◆ Your task
Begin at the first line and end at the line containing "quads and triangles.". Extract exactly those lines.

◆ Given material
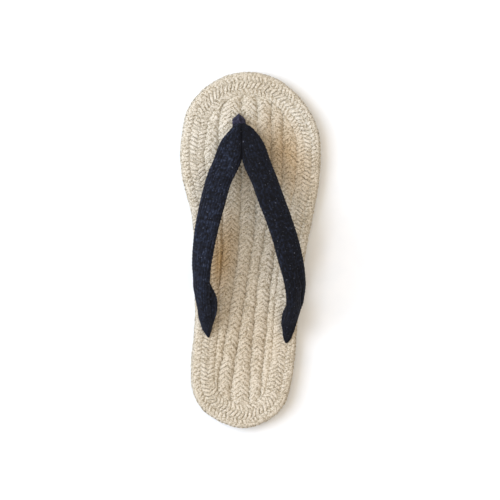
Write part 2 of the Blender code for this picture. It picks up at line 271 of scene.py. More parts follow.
def lay_strands(strip, pitch, slant, thickness, phase, stray):
    """Strands across a strip, as a shell of points, quads and triangles.

    A strand's middle line goes from edge to edge while it moves slant times the strip's width
    along it. It follows the strip's crown, a half sine, stands out by the lift in the middle, and
    dives at both ends, by a share of its thickness that grows with the square of the way down.
    Its half width and half depth follow a low power of a half sine: almost even along it, then
    closed at both tips.
    """
    total = strip["run"][-1]
    count = max(int(round(total / pitch)), 2)
    centre = (np.arange(count) + phase) * total / count
    centre += dice.uniform(-PITCH_SPREAD, PITCH_SPREAD, count) * pitch
    span = read_line(strip, strip["to"], centre) - read_line(strip, strip["from"], centre)
    width = np.linalg.norm(span, axis=-1)
    reach = slant * width * dice.uniform(1.0 - REACH_SPREAD, 1.0 + REACH_SPREAD, count)
    keep = width > NARROWEST_STRIP
    if not strip["closed"]:
        clear = END_CLEARANCE * abs(reach)
        keep &= (centre > clear) & (centre < total - clear)
    centre, width, reach = centre[keep], width[keep], reach[keep]
    kept = len(centre)
    plump = dice.uniform(1.0 - PLUMP_SPREAD, 1.0 + PLUMP_SPREAD, kept)
    tint = dice.uniform(0.0, 1.0, kept)
    raised = dice.uniform(-RAISE_SPREAD, RAISE_SPREAD, kept)

    share = np.linspace(0.0, 1.0, STRAND_RINGS + 2)
    run = centre[:, None] + (share - 0.5) * reach[:, None]
    across = (share * (1.0 + 2.0 * STRAND_TUCK) - STRAND_TUCK)[:, None]
    start = read_line(strip, strip["from"], run)
    end = read_line(strip, strip["to"], run)
    out = unit(read_line(strip, strip["out"], run))
    arch = np.sin(np.pi * share)
    stand = arch * (strip["crown"] + STRAND_LIFT) + raised[:, None]
    stand -= STRAND_DIVE * thickness * (1.0 - arch) ** 2
    line = settled(start + (end - start) * across + stand[..., None] * out, stray)

    heading = unit(np.gradient(line, axis=1))
    side = unit(np.cross(heading, out))
    up = np.cross(side, heading)
    spacing = pitch / math.hypot(1.0, slant)
    shape = np.abs(arch)[None, :, None, None] ** STRAND_BLUNTNESS
    full = np.minimum(1.0, width / (2.0 * thickness)) * plump
    turn = 2.0 * np.pi * (np.arange(STRAND_SIDES) + 0.5) / STRAND_SIDES
    ring = (0.5 * STRAND_OVERLAP * spacing * np.cos(turn)[:, None] * side[:, :, None, :]
            + 0.5 * thickness * np.sin(turn)[:, None] * up[:, :, None, :])
    body = (line[:, :, None, :] + shape * full[:, None, None, None] * ring)[:, 1:-1]
    points = np.concatenate((body.reshape(kept, -1, 3), line[:, (0, -1)]), axis=1)

    # Painted light and shade: paler on the strand's back and in its middle, darker at its sides and
    # where it dives.
    on_back = np.tile(np.abs(np.sin(turn)), STRAND_RINGS)
    height = (HEIGHT_ALONG * np.repeat(arch[1:-1], STRAND_SIDES)
              + (1.0 - HEIGHT_ALONG) * on_back)
    height = np.concatenate((height, (0.0, 0.0)))
    tone = DEEPEST_TONE + SHADE_BY_HEIGHT * height[None, :] + TONE_BY_STRAND * tint[:, None]
    quads, quad_uv, fans, fan_uv = tube_faces(STRAND_RINGS, STRAND_SIDES, False,
                                              (1.0, STRAND_TWIST), STRAND_RINGS)
    first = (np.arange(kept) * points.shape[1])[:, None, None]
    shift = np.stack((np.zeros(kept), dice.uniform(0.0, 1.0, kept)), axis=-1)[:, None, None, :]
    return facing_out({
        "points": points.reshape(-1, 3),
        "quads": (quads[None] + first).reshape(-1, 4),
        "fans": (fans[None] + first).reshape(-1, 3),
        "quad_uv": (quad_uv[None] + shift).reshape(-1, 4, 2),
        "fan_uv": (fan_uv[None] + shift).reshape(-1, 3, 2),
        "tone": tone.reshape(-1),
        "count": kept,
    })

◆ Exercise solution
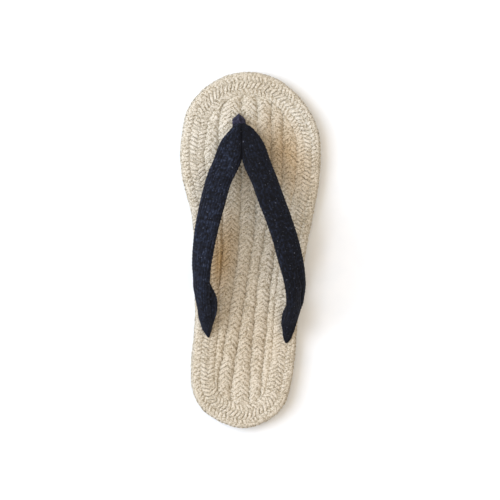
Write part 2 of the Blender code for this picture. It picks up at line 271 of scene.py. More parts follow.
def lay_strands(strip, pitch, slant, thickness, phase, stray):
    """Strands across a strip, as a shell of points, quads and triangles.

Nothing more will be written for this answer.